List the lines of this listing that hold the word "joints".
┌──
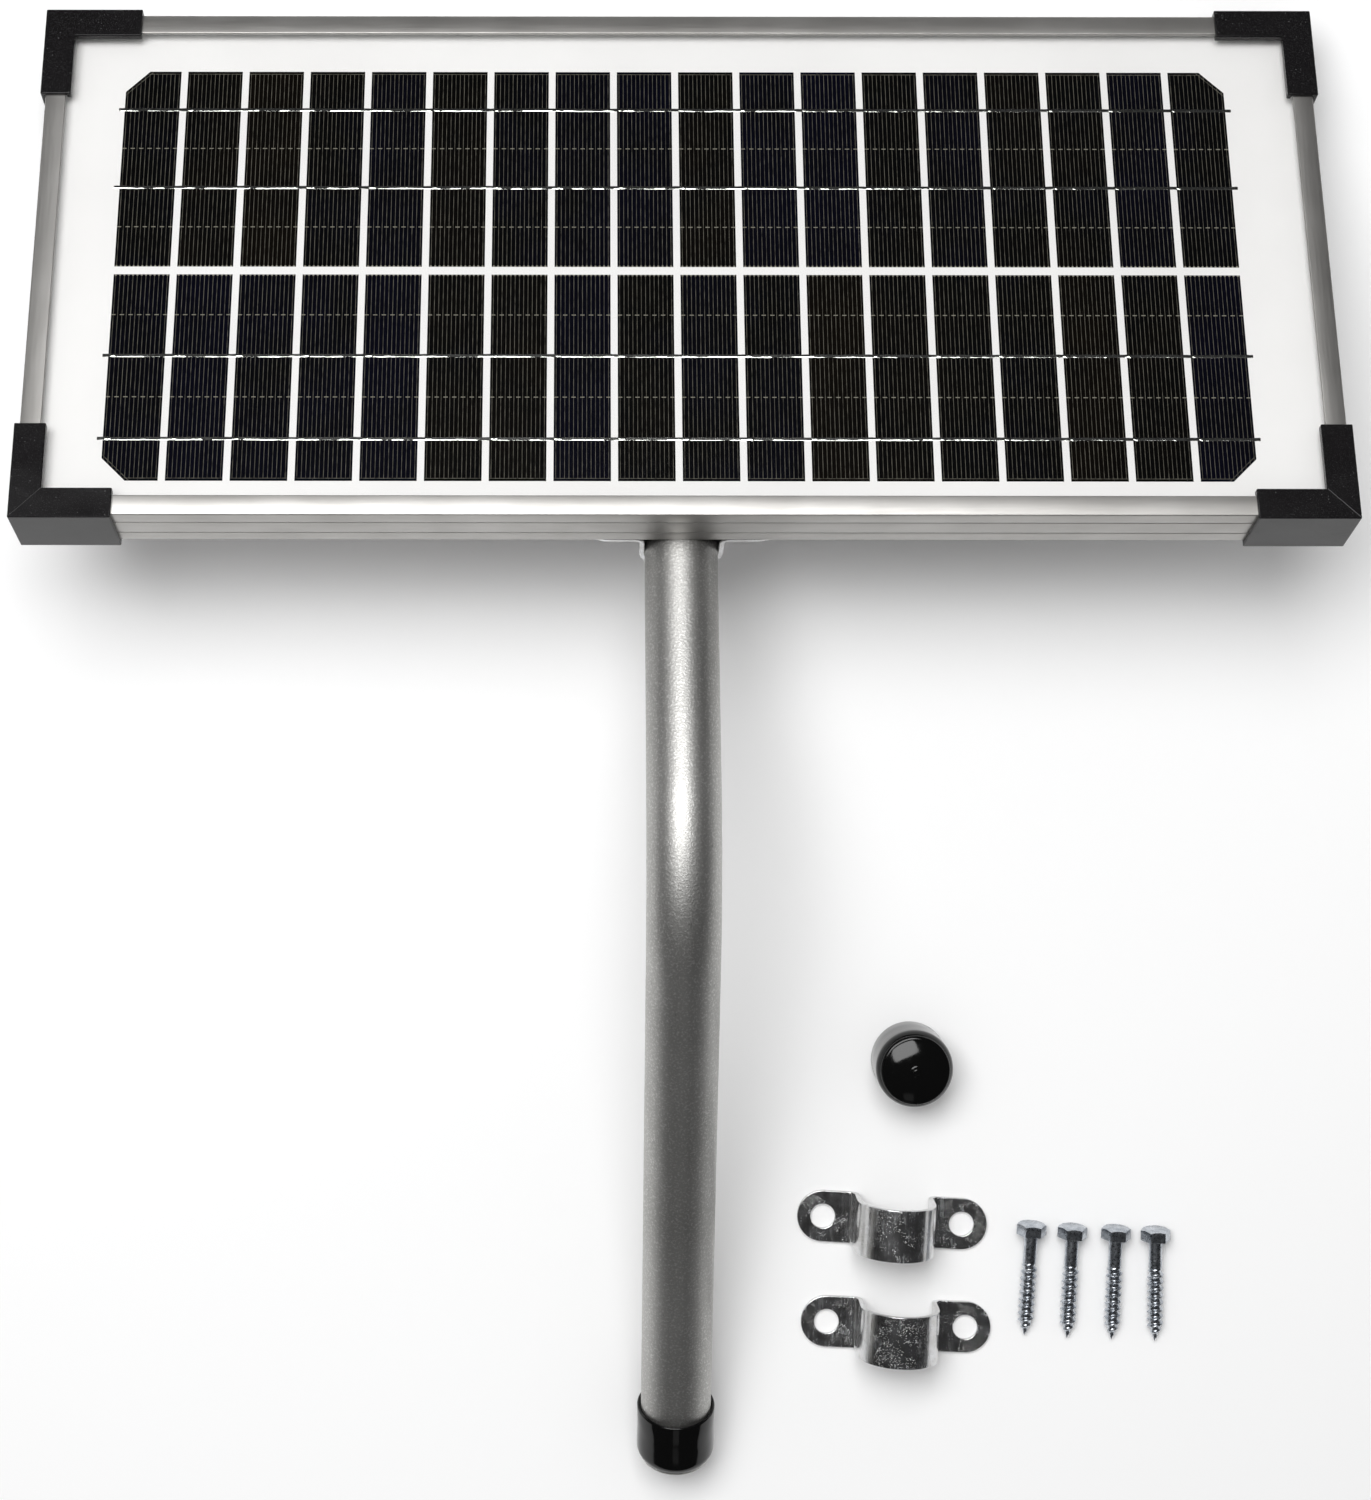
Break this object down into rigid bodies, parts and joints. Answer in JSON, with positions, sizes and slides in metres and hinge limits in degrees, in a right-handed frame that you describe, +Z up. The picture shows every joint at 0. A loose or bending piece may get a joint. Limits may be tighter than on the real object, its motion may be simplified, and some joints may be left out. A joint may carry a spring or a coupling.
{
  "type": "solar panel on a bent pole",
  "caption": "Small framed solar panel for a fence energizer, strapped to a bent round pole, with its loose pipe straps, spare end cap and hex lag screws.",
  "frame": {"origin": "middle of the floor area under the whole set, on the surface that it lies on", "axes": "+Y from the pole's end cap towards the panel's upper side, +Z up from the surface, +X along the panel's long side"},
  "size_m": [0.4532, 0.5308, 0.1126],
  "materials": {
    "frame": "satin clear anodised",
    "corner_plastic": "fine satin moulded",
    "glass": "clear low-iron",
    "encapsulant": "clear",
    "backsheet": "smooth white film",
    "cell": "dark silicon with fine silver fingers",
    "ribbon": "tinned copper",
    "seal": "soft white",
    "box_plastic": "fine texture",
    "dark_rubber": "matt",
    "brass": "plain",
    "braces": "mill finish",
    "pole": "satin silver with fine flake",
    "cap_vinyl": "glossy dipped vinyl",
    "bright_zinc": "bright zinc plate with fine scratches",
    "zinc": "zinc plate, slightly blue"
  },
  "bodies": {
    "panel": {"frame_rail_bottom": "frame", "frame_rail_top": "frame", "frame_rail_left": "frame", "frame_rail_right": "frame", "corner_cap_bl": "corner_plastic", "corner_cap_br": "corner_plastic", "corner_cap_tl": "corner_plastic", "corner_cap_tr": "corner_plastic", "corner_keys": "braces", "edge_seal": "seal", "cover_glass": "glass", "front_encapsulant": "encapsulant", "solar_cells": "cell", "cell_ribbons": "ribbon", "string_links": "ribbon", "output_ribbons": "ribbon", "rear_encapsulant": "encapsulant", "backsheet": "backsheet", "box_adhesive": "dark_rubber", "box_base": "box_plastic", "box_gasket": "dark_rubber", "box_hinge_pin": "zinc", "terminals": "brass", "terminal_screws": "zinc", "bypass_diode": "corner_plastic", "gland_body": "box_plastic", "gland_nut": "box_plastic", "gland_seal": "dark_rubber", "cross_brace": "braces", "brace_rivets": "braces", "back_strap_lower": "bright_zinc", "back_strap_upper": "bright_zinc", "strap_bolts": "zinc", "strap_washers": "zinc", "strap_nuts": "zinc"},
    "pole": {"pole": "pole"},
    "end_cap": {"end_cap": "cap_vinyl"},
    "box_lid": {"box_lid": "box_plastic"},
    "spare_cap": {"spare_cap": "cap_vinyl"},
    "post_strap_1": {"post_strap_1": "bright_zinc"},
    "post_strap_2": {"post_strap_2": "bright_zinc"},
    "lag_screw_1": {"lag_screw_1": "zinc"},
    "lag_screw_2": {"lag_screw_2": "zinc"},
    "lag_screw_3": {"lag_screw_3": "zinc"},
    "lag_screw_4": {"lag_screw_4": "zinc"}
  },
  "joints": [
    {"name": "pole_swivel", "type": "hinge", "parent": "panel", "child": "pole", "pos_m": [0, 0.07076, 0.06308], "axis": [0, 0.9265, -0.3762], "range_deg": [-90, 90]},
    {"name": "cap_pull", "type": "slide", "parent": "pole", "child": "end_cap", "axis": [0, -0.9212, -0.3891], "range_m": [0, 0.04]},
    {"name": "lid_hinge", "type": "hinge", "parent": "panel", "child": "box_lid", "pos_m": [0.12, 0.15808, 0.04634], "axis": [1, 0, 0], "range_deg": [0, 100]},
    {"name": "lift_spare_cap", "type": "slide", "parent": "panel", "child": "spare_cap", "axis": [0, 0, 1], "range_m": [0, 0.15]},
    {"name": "lift_post_strap_1", "type": "slide", "parent": "panel", "child": "post_strap_1", "axis": [0, 0, 1], "range_m": [0, 0.15]},
    {"name": "lift_post_strap_2", "type": "slide", "parent": "panel", "child": "post_strap_2", "axis": [0, 0, 1], "range_m": [0, 0.15]},
    {"name": "lift_lag_screw_1", "type": "slide", "parent": "panel", "child": "lag_screw_1", "axis": [0, 0, 1], "range_m": [0, 0.15]},
    {"name": "lift_lag_screw_2", "type": "slide", "parent": "panel", "child": "lag_screw_2", "axis": [0, 0, 1], "range_m": [0, 0.15]},
    {"name": "lift_lag_screw_3", "type": "slide", "parent": "panel", "child": "lag_screw_3", "axis": [0, 0, 1], "range_m": [0, 0.15]},
    {"name": "lift_lag_screw_4", "type": "slide", "parent": "panel", "child": "lag_screw_4", "axis": [0, 0, 1], "range_m": [0, 0.15]}
  ]
}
└──
[RESULT]:
Break this object down into rigid bodies, parts and joints. Answer in JSON, with positions, sizes and slides in metres and hinge limits in degrees, in a right-handed frame that you describe, +Z up. The picture shows every joint at 0. A loose or bending piece may get a joint. Limits may be tighter than on the real object, its motion may be simplified, and some joints may be left out. A joint may carry a spring or a coupling.
  "joints": [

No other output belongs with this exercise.